CS553 Programming Assignment #1
Benchmarking
Instructions:
- ● Assigned date: Monday February 19th, 2018
- ● Due date: 11:59PM on Friday March 9th, 2018
- ● Maximum Points: 100%
- ● This programming assignment must be done individually
- ● Please post your questions to the Piazza forum
- ● Only a softcopy submission is required; it must be submitted through GIT
- ● Late submission will be penalized at 20% per day (beyond the 4-day late pass).
1 Your Assignment
This project aims to teach you how to benchmark different parts of a computer system, from the CPU, memory, disk, and network. You can be creative with this project. You are free to use any of the following programming languages (C, C++, Java, Python) and abstractions (PThreads, Sockets) that might be needed. Other programming languages will not be allowed due to the increased complexity in grading; do not write code that relies on complex libraries (e.g. boost), as those will simplify certain parts of your assignments, and will increase complexity in grading.

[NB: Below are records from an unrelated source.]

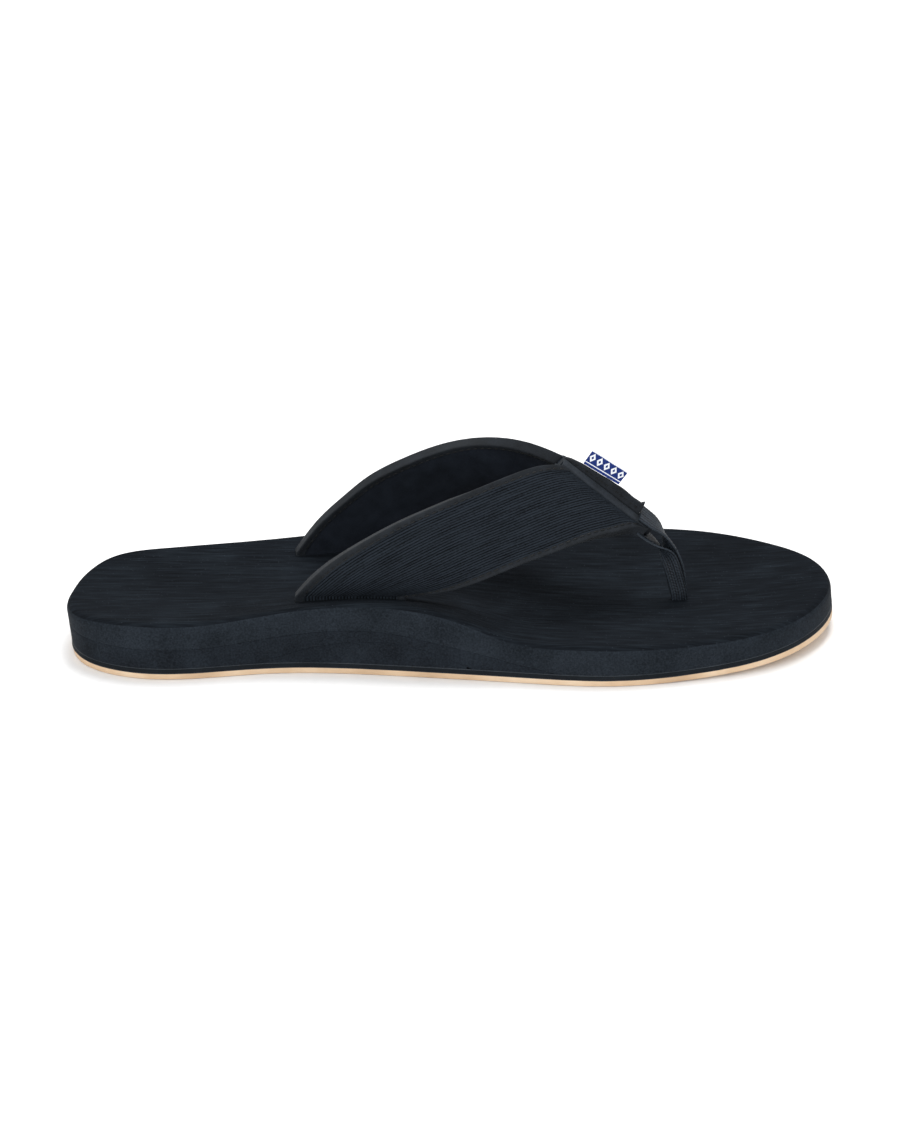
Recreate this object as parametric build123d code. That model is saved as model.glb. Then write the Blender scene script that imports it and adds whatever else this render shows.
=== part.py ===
from build123d import *
import math
import os

# Left-foot flip flop: a laminated foam sole on a thin rubber outsole, two padded
# strap halves joined in a bound seam over the toes, and a loop of nylon webbing
# that runs through the sole as the toe post.
#
# Millimetres. +X runs from heel to toe, +Y to the outer (lateral) side, +Z up.
# The origin is on the ground under the middle of the sole's length.

# ---- overall sizes ---------------------------------------------------------
SOLE_LENGTH = 295.0
BALL_WIDTH = 107.0
HEEL_WIDTH = 69.0
HEEL_CENTRE = -12.5        # the heel's middle lies towards the inner side
WAIST_MEDIAL = 44.0        # inner edge of the waist from the centre line
WAIST_LATERAL = 31.0       # outer edge of the waist from the centre line
WALL_LEAN = 0.10           # the side wall's shift towards the heel per mm of height

# ---- stack heights ---------------------------------------------------------
HEEL_STACK = 22.6          # ground to the footbed's inner rim at the heel
FORE_STACK = 14.4          # ground to the footbed at the ball
TOE_SPRING = 6.0           # lift of the toe end off the ground
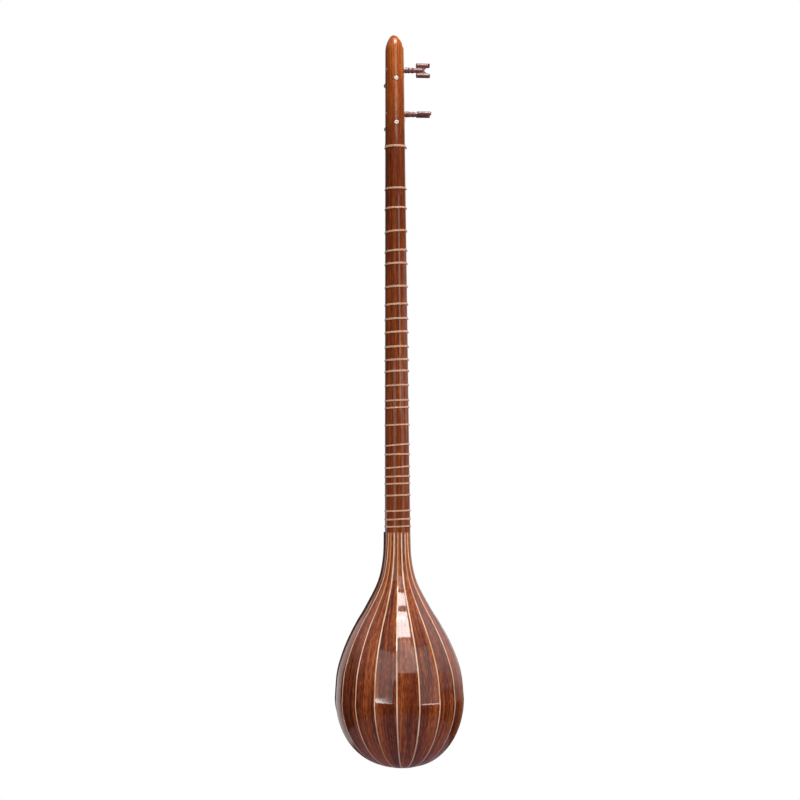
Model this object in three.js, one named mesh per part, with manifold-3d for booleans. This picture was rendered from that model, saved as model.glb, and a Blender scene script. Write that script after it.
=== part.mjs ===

You can use any Linux system for your development, but you must use the virtual cluster found at 129.114.33.105 for the formal testing and evaluation. This virtual cluster is running on the Chameleon testbed [https://www.chameleoncloud.org]; more information about the hardware in this testbed can be found at https://www.chameleoncloud.org/about/hardware-description/, under Standard Cloud Units. Even more details can be found at https://www.chameleoncloud.org/user/discovery/, choose “Compute”, then Click the “View” button.
You have been created accounts on this virtual cluster for this assignment; if you have not received your accounts information, reach out to the TAs for this information. The computer system found at 129.114.33.105 is the cluster login node. You can connect to this login node with ssh. Do not use the login nodes for anything other than ssh from your system to the cluster, and other light commands (e.g. file system operations, compilation, code editing, etc). Once on the login node, you must use the Slurm job management system to submit jobs to run your benchmarks. You must use GIT for source control throughout your assignment; we will use GIT to also collect assignment submissions.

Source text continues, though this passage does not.